Task statement:
Extract, word for word, every line from the one containing "Keep writing the three.js" through the one containing "bevelled(node, width, ENAMEL)", with both end lines kept.

Supplied material:

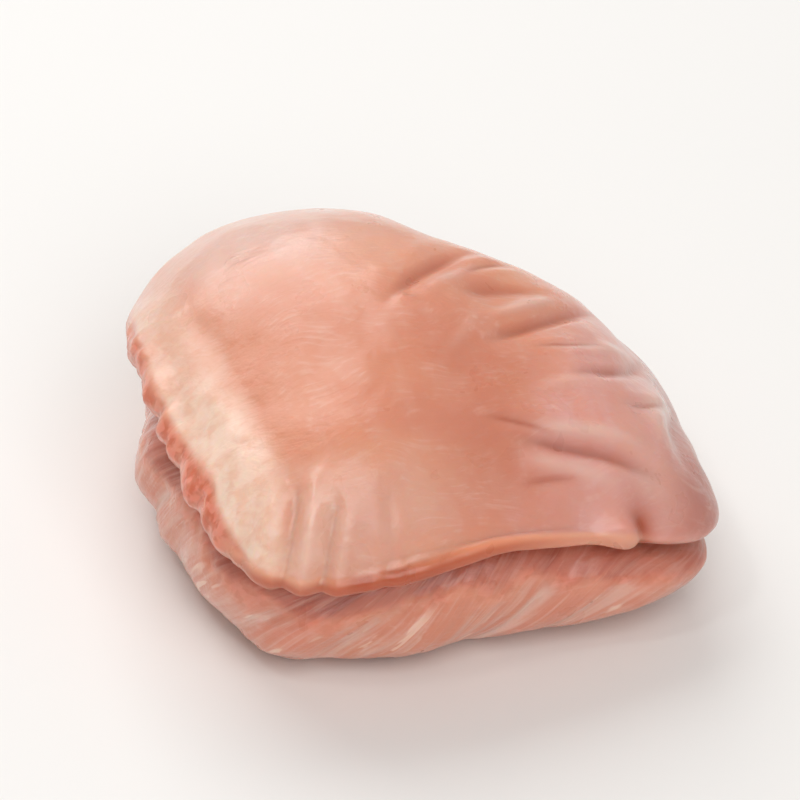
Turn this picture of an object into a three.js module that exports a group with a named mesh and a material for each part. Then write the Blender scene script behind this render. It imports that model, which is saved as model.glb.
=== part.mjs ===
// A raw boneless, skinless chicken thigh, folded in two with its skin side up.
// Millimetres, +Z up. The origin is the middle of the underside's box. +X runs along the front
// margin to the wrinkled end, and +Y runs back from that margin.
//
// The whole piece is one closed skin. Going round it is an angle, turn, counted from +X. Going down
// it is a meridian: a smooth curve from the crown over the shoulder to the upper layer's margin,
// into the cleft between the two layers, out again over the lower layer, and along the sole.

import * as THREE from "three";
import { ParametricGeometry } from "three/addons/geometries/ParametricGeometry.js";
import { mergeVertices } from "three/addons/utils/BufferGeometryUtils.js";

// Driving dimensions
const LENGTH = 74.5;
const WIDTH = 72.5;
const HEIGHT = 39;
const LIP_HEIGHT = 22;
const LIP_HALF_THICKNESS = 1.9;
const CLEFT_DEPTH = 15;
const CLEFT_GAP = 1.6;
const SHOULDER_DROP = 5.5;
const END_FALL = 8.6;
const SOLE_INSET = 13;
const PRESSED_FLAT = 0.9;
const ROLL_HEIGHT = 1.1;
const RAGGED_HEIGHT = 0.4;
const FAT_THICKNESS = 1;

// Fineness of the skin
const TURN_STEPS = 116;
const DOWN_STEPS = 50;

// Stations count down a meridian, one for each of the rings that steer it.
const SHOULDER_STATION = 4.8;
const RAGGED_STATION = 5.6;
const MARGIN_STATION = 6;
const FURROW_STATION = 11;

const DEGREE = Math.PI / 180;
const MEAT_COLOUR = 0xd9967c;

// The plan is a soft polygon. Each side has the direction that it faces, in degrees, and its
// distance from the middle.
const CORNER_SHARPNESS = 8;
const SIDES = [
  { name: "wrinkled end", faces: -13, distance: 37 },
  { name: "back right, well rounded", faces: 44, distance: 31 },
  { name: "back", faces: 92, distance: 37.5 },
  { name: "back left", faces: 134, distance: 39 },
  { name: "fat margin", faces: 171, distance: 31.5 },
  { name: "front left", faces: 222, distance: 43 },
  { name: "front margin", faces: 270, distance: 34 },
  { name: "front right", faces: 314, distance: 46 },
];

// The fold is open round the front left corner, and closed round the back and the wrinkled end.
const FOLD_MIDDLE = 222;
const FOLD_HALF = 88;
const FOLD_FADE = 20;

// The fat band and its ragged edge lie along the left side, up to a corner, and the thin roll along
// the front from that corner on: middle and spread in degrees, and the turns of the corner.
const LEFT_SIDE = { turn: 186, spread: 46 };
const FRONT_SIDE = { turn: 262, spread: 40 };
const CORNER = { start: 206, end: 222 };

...

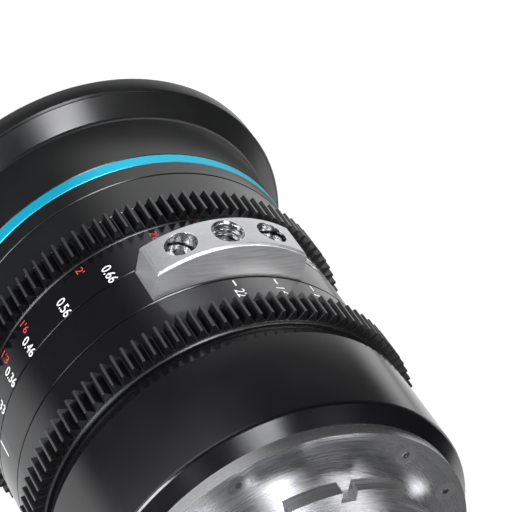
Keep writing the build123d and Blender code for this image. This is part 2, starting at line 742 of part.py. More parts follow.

==

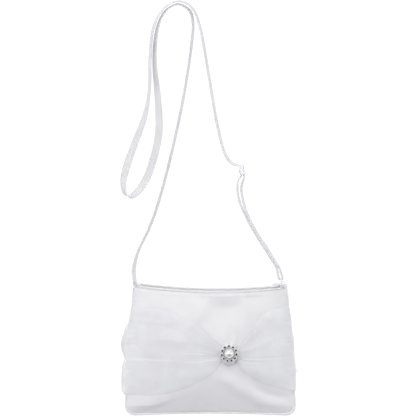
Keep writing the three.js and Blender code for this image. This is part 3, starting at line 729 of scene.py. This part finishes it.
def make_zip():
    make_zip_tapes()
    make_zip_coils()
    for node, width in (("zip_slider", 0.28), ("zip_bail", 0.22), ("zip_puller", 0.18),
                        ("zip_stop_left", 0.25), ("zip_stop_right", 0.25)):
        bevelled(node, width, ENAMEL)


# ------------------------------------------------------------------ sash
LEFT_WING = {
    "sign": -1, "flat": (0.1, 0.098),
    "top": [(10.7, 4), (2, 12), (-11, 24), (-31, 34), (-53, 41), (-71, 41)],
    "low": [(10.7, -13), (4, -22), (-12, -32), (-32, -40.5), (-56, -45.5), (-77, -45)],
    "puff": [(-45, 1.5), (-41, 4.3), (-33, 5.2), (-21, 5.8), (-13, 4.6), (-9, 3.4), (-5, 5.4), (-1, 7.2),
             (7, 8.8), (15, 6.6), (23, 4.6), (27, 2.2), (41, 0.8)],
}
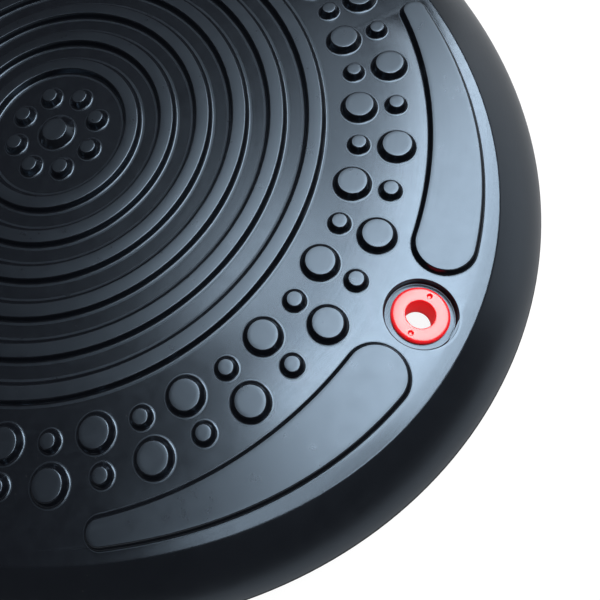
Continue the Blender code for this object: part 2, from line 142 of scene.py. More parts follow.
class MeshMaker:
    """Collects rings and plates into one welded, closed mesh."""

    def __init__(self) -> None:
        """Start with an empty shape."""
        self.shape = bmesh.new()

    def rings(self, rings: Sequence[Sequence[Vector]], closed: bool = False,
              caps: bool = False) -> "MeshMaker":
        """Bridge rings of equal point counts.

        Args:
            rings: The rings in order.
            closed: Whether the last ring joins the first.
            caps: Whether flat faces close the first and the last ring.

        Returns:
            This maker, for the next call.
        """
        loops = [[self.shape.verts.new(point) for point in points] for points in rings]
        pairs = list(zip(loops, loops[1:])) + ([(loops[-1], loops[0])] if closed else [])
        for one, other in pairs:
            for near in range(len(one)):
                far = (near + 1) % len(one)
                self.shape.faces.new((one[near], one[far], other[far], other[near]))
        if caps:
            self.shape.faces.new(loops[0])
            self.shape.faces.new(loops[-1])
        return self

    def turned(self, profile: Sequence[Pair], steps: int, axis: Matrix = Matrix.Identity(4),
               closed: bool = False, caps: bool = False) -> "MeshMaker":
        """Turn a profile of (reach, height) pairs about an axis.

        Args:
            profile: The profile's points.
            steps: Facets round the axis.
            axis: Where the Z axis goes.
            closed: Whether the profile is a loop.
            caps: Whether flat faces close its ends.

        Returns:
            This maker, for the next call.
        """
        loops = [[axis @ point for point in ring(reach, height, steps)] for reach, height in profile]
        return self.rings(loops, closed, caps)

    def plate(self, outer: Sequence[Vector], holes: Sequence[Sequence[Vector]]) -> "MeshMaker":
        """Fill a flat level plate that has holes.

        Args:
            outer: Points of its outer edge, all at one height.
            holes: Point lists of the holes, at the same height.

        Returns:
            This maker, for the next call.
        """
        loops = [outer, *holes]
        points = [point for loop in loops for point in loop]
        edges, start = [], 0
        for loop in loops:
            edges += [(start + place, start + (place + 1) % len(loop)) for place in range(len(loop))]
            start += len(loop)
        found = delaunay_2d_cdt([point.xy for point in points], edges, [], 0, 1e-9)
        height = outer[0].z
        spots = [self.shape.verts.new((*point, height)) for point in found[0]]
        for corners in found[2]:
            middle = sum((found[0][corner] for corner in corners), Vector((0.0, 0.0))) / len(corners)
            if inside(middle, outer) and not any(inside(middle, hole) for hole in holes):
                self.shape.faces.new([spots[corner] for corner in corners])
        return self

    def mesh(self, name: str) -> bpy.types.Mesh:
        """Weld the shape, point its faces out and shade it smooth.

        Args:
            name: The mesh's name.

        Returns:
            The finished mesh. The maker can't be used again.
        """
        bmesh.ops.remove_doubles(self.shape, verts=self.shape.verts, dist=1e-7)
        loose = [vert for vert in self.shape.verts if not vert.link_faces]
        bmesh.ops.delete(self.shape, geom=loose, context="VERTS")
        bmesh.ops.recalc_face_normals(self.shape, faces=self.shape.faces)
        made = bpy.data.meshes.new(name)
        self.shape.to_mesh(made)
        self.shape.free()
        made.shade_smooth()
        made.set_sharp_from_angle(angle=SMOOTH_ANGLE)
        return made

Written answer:
Keep writing the three.js and Blender code for this image. This is part 3, starting at line 729 of scene.py. This part finishes it.
def make_zip():
    make_zip_tapes()
    make_zip_coils()
    for node, width in (("zip_slider", 0.28), ("zip_bail", 0.22), ("zip_puller", 0.18),
                        ("zip_stop_left", 0.25), ("zip_stop_right", 0.25)):
        bevelled(node, width, ENAMEL)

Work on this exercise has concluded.